- **YOUR INSTRUCTIONS**:
Your task is to print the material below exactly as presented.

- **DATASET EXTRACT**:

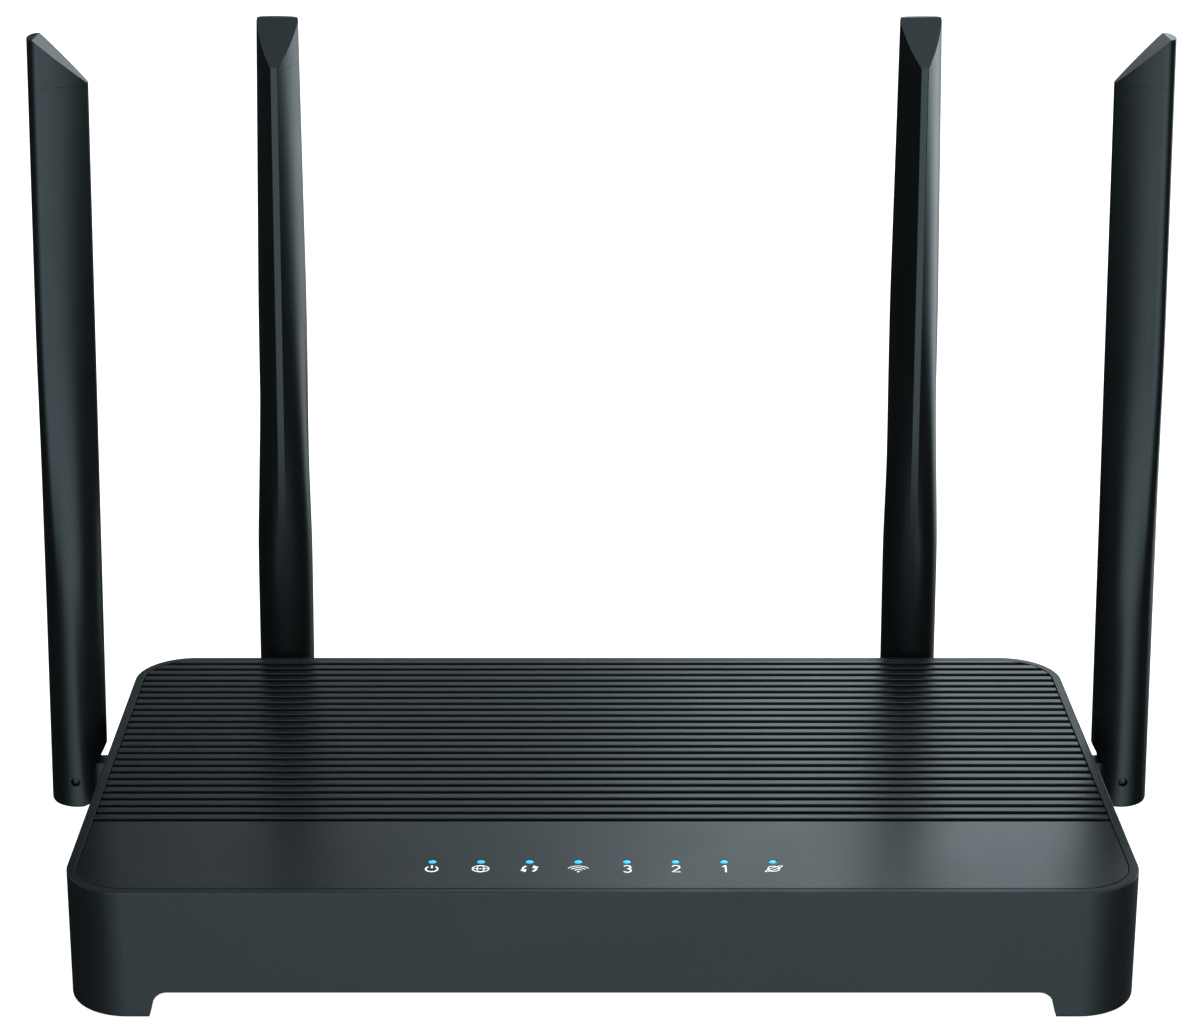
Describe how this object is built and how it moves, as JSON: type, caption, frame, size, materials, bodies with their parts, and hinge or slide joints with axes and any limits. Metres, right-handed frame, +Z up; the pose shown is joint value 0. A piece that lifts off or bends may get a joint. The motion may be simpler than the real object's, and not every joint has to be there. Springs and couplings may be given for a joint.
{
  "type": "wireless router",
  "caption": "Flat rounded-box wireless router with a ribbed top, a smooth front band of status lights, rear network sockets and folding antennas on swivel knuckles.",
  "frame": {"origin": "bottom centre of the router's whole box, antennas included, on the plane of the rubber feet", "axes": "+X along the front to the router's right as seen from the front, +Y from the front to the rear sockets, +Z up"},
  "size_m": [0.2526, 0.1402, 0.1869],
  "materials": {
    "case_black": "satin charcoal",
    "cover_black": "satin black",
    "antenna_black": "satin black",
    "knuckle_black": "satin black",
    "foot_rubber": "matte",
    "light_guide": "clear, lit cyan",
    "circuit_board": "green solder mask",
    "chip_black": "matte",
    "steel": "plated",
    "shield_tin": "tinned",
    "aluminium": "plain",
    "jack_plastic": "semi-gloss",
    "button_plastic": "satin",
    "copper": "plain",
    "lead_grey": "smooth sheath"
  },
  "bodies": {
    "case": {"base_plate": "case_black", "board_screw_1": "steel", "board_screw_2": "steel", "board_screw_3": "steel", "board_screw_4": "steel", "case_screw_front_left": "steel", "case_screw_front_right": "steel", "case_screw_rear_left": "steel", "case_screw_rear_right": "steel", "coax_lead_left": "lead_grey", "coax_lead_rear_left": "lead_grey", "coax_lead_rear_right": "lead_grey", "coax_lead_right": "lead_grey", "filter_capacitor": "aluminium", "heat_sink": "aluminium", "lan_jack_1": "jack_plastic", "lan_jack_2": "jack_plastic", "lan_jack_3": "jack_plastic", "light_guide": "light_guide", "main_board": "circuit_board", "memory_chip": "chip_black", "network_transformer_1": "chip_black", "network_transformer_2": "chip_black", "power_inlet": "jack_plastic", "power_switch": "chip_black", "processor": "chip_black", "rubber_foot_front_left": "foot_rubber", "rubber_foot_front_right": "foot_rubber", "rubber_foot_rear_left": "foot_rubber", "rubber_foot_rear_right": "foot_rubber", "top_cover": "cover_black", "upper_housing": "case_black", "wan_jack": "jack_plastic", "wifi_shield": "shield_tin", "wps_switch": "chip_black"},
    "knuckle_left": {"knuckle_left": "knuckle_black"},
    "antenna_left": {"antenna_shell_left": "antenna_black", "antenna_tip_left": "antenna_black", "radiator_left": "copper", "hinge_pin_left": "steel"},
    "knuckle_right": {"knuckle_right": "knuckle_black"},
    "antenna_right": {"antenna_shell_right": "antenna_black", "antenna_tip_right": "antenna_black", "radiator_right": "copper", "hinge_pin_right": "steel"},
    "knuckle_rear_left": {"knuckle_rear_left": "knuckle_black"},
    "antenna_rear_left": {"antenna_shell_rear_left": "antenna_black", "antenna_tip_rear_left": "antenna_black", "radiator_rear_left": "copper", "hinge_pin_rear_left": "steel"},
    "knuckle_rear_right": {"knuckle_rear_right": "knuckle_black"},
    "antenna_rear_right": {"antenna_shell_rear_right": "antenna_black", "antenna_tip_rear_right": "antenna_black", "radiator_rear_right": "copper", "hinge_pin_rear_right": "steel"},
    "power_button": {"power_button": "button_plastic"},
    "wps_button": {"wps_button": "button_plastic"}
  },
  "joints": [
    {"name": "left_antenna_swivel", "type": "hinge", "parent": "case", "child": "knuckle_left", "pos_m": [-0.1198, 0.01637, 0.0158], "axis": [1, 0, 0], "range_deg": [-90, 90]},
    {"name": "left_antenna_fold", "type": "hinge", "parent": "knuckle_left", "child": "antenna_left", "pos_m": [-0.1198, 0.01637, 0.0158], "axis": [0, -1, 0], "range_deg": [0, 90]},
    {"name": "right_antenna_swivel", "type": "hinge", "parent": "case", "child": "knuckle_right", "pos_m": [0.1198, 0.01637, 0.0158], "axis": [1, 0, 0], "range_deg": [-90, 90]},
    {"name": "right_antenna_fold", "type": "hinge", "parent": "knuckle_right", "child": "antenna_right", "pos_m": [0.1198, 0.01637, 0.0158], "axis": [0, 1, 0], "range_deg": [0, 90]},
    {"name": "rear_left_antenna_swivel", "type": "hinge", "parent": "case", "child": "knuckle_rear_left", "pos_m": [-0.0762, 0.06366, 0.0116], "axis": [0, -1, 0], "range_deg": [-20, 90]},
    {"name": "rear_left_antenna_fold", "type": "hinge", "parent": "knuckle_rear_left", "child": "antenna_rear_left", "pos_m": [-0.0762, 0.06366, 0.0116], "axis": [-0.9999, 0, 0.0122], "range_deg": [0, 90]},
    {"name": "rear_right_antenna_swivel", "type": "hinge", "parent": "case", "child": "knuckle_rear_right", "pos_m": [0.0762, 0.06366, 0.0116], "axis": [0, 1, 0], "range_deg": [-20, 90]},
    {"name": "rear_right_antenna_fold", "type": "hinge", "parent": "knuckle_rear_right", "child": "antenna_rear_right", "pos_m": [0.0762, 0.06366, 0.0116], "axis": [-0.9999, 0, -0.0122], "range_deg": [0, 90]},
    {"name": "power_button_press", "type": "slide", "parent": "case", "child": "power_button", "axis": [0, -1, 0], "range_m": [0, 0.002], "stiffness_N_per_m": 400},
    {"name": "wps_button_press", "type": "slide", "parent": "case", "child": "wps_button", "axis": [0, -1, 0], "range_m": [0, 0.001], "stiffness_N_per_m": 600}
  ]
}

- **FINAL RESULT**:
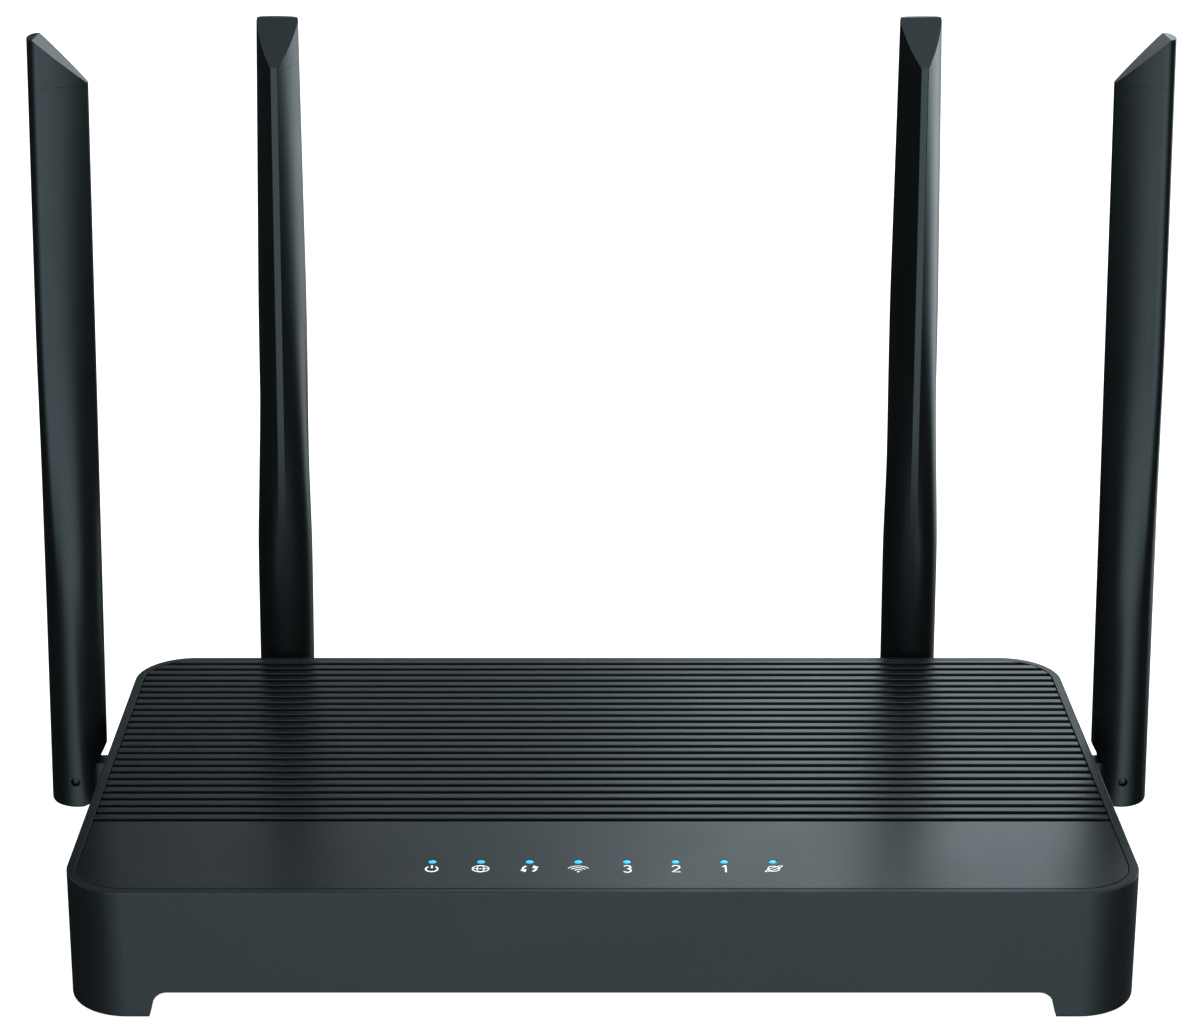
Describe how this object is built and how it moves, as JSON: type, caption, frame, size, materials, bodies with their parts, and hinge or slide joints with axes and any limits. Metres, right-handed frame, +Z up; the pose shown is joint value 0. A piece that lifts off or bends may get a joint. The motion may be simpler than the real object's, and not every joint has to be there. Springs and couplings may be given for a joint.
{
  "type": "wireless router",
  "caption": "Flat rounded-box wireless router with a ribbed top, a smooth front band of status lights, rear network sockets and folding antennas on swivel knuckles.",
  "frame": {"origin": "bottom centre of the router's whole box, antennas included, on the plane of the rubber feet", "axes": "+X along the front to the router's right as seen from the front, +Y from the front to the rear sockets, +Z up"},
  "size_m": [0.2526, 0.1402, 0.1869],
  "materials": {
    "case_black": "satin charcoal",
    "cover_black": "satin black",
    "antenna_black": "satin black",
    "knuckle_black": "satin black",
    "foot_rubber": "matte",
    "light_guide": "clear, lit cyan",
    "circuit_board": "green solder mask",
    "chip_black": "matte",
    "steel": "plated",
    "shield_tin": "tinned",
    "aluminium": "plain",
    "jack_plastic": "semi-gloss",
    "button_plastic": "satin",
    "copper": "plain",
    "lead_grey": "smooth sheath"
  },
  "bodies": {
    "case": {"base_plate": "case_black", "board_screw_1": "steel", "board_screw_2": "steel", "board_screw_3": "steel", "board_screw_4": "steel", "case_screw_front_left": "steel", "case_screw_front_right": "steel", "case_screw_rear_left": "steel", "case_screw_rear_right": "steel", "coax_lead_left": "lead_grey", "coax_lead_rear_left": "lead_grey", "coax_lead_rear_right": "lead_grey", "coax_lead_right": "lead_grey", "filter_capacitor": "aluminium", "heat_sink": "aluminium", "lan_jack_1": "jack_plastic", "lan_jack_2": "jack_plastic", "lan_jack_3": "jack_plastic", "light_guide": "light_guide", "main_board": "circuit_board", "memory_chip": "chip_black", "network_transformer_1": "chip_black", "network_transformer_2": "chip_black", "power_inlet": "jack_plastic", "power_switch": "chip_black", "processor": "chip_black", "rubber_foot_front_left": "foot_rubber", "rubber_foot_front_right": "foot_rubber", "rubber_foot_rear_left": "foot_rubber", "rubber_foot_rear_right": "foot_rubber", "top_cover": "cover_black", "upper_housing": "case_black", "wan_jack": "jack_plastic", "wifi_shield": "shield_tin", "wps_switch": "chip_black"},
    "knuckle_left": {"knuckle_left": "knuckle_black"},
    "antenna_left": {"antenna_shell_left": "antenna_black", "antenna_tip_left": "antenna_black", "radiator_left": "copper", "hinge_pin_left": "steel"},
    "knuckle_right": {"knuckle_right": "knuckle_black"},
    "antenna_right": {"antenna_shell_right": "antenna_black", "antenna_tip_right": "antenna_black", "radiator_right": "copper", "hinge_pin_right": "steel"},
    "knuckle_rear_left": {"knuckle_rear_left": "knuckle_black"},
    "antenna_rear_left": {"antenna_shell_rear_left": "antenna_black", "antenna_tip_rear_left": "antenna_black", "radiator_rear_left": "copper", "hinge_pin_rear_left": "steel"},
    "knuckle_rear_right": {"knuckle_rear_right": "knuckle_black"},
    "antenna_rear_right": {"antenna_shell_rear_right": "antenna_black", "antenna_tip_rear_right": "antenna_black", "radiator_rear_right": "copper", "hinge_pin_rear_right": "steel"},
    "power_button": {"power_button": "button_plastic"},
    "wps_button": {"wps_button": "button_plastic"}
  },
  "joints": [
    {"name": "left_antenna_swivel", "type": "hinge", "parent": "case", "child": "knuckle_left", "pos_m": [-0.1198, 0.01637, 0.0158], "axis": [1, 0, 0], "range_deg": [-90, 90]},
    {"name": "left_antenna_fold", "type": "hinge", "parent": "knuckle_left", "child": "antenna_left", "pos_m": [-0.1198, 0.01637, 0.0158], "axis": [0, -1, 0], "range_deg": [0, 90]},
    {"name": "right_antenna_swivel", "type": "hinge", "parent": "case", "child": "knuckle_right", "pos_m": [0.1198, 0.01637, 0.0158], "axis": [1, 0, 0], "range_deg": [-90, 90]},
    {"name": "right_antenna_fold", "type": "hinge", "parent": "knuckle_right", "child": "antenna_right", "pos_m": [0.1198, 0.01637, 0.0158], "axis": [0, 1, 0], "range_deg": [0, 90]},
    {"name": "rear_left_antenna_swivel", "type": "hinge", "parent": "case", "child": "knuckle_rear_left", "pos_m": [-0.0762, 0.06366, 0.0116], "axis": [0, -1, 0], "range_deg": [-20, 90]},
    {"name": "rear_left_antenna_fold", "type": "hinge", "parent": "knuckle_rear_left", "child": "antenna_rear_left", "pos_m": [-0.0762, 0.06366, 0.0116], "axis": [-0.9999, 0, 0.0122], "range_deg": [0, 90]},
    {"name": "rear_right_antenna_swivel", "type": "hinge", "parent": "case", "child": "knuckle_rear_right", "pos_m": [0.0762, 0.06366, 0.0116], "axis": [0, 1, 0], "range_deg": [-20, 90]},
    {"name": "rear_right_antenna_fold", "type": "hinge", "parent": "knuckle_rear_right", "child": "antenna_rear_right", "pos_m": [0.0762, 0.06366, 0.0116], "axis": [-0.9999, 0, -0.0122], "range_deg": [0, 90]},
    {"name": "power_button_press", "type": "slide", "parent": "case", "child": "power_button", "axis": [0, -1, 0], "range_m": [0, 0.002], "stiffness_N_per_m": 400},
    {"name": "wps_button_press", "type": "slide", "parent": "case", "child": "wps_button", "axis": [0, -1, 0], "range_m": [0, 0.001], "stiffness_N_per_m": 600}
  ]
}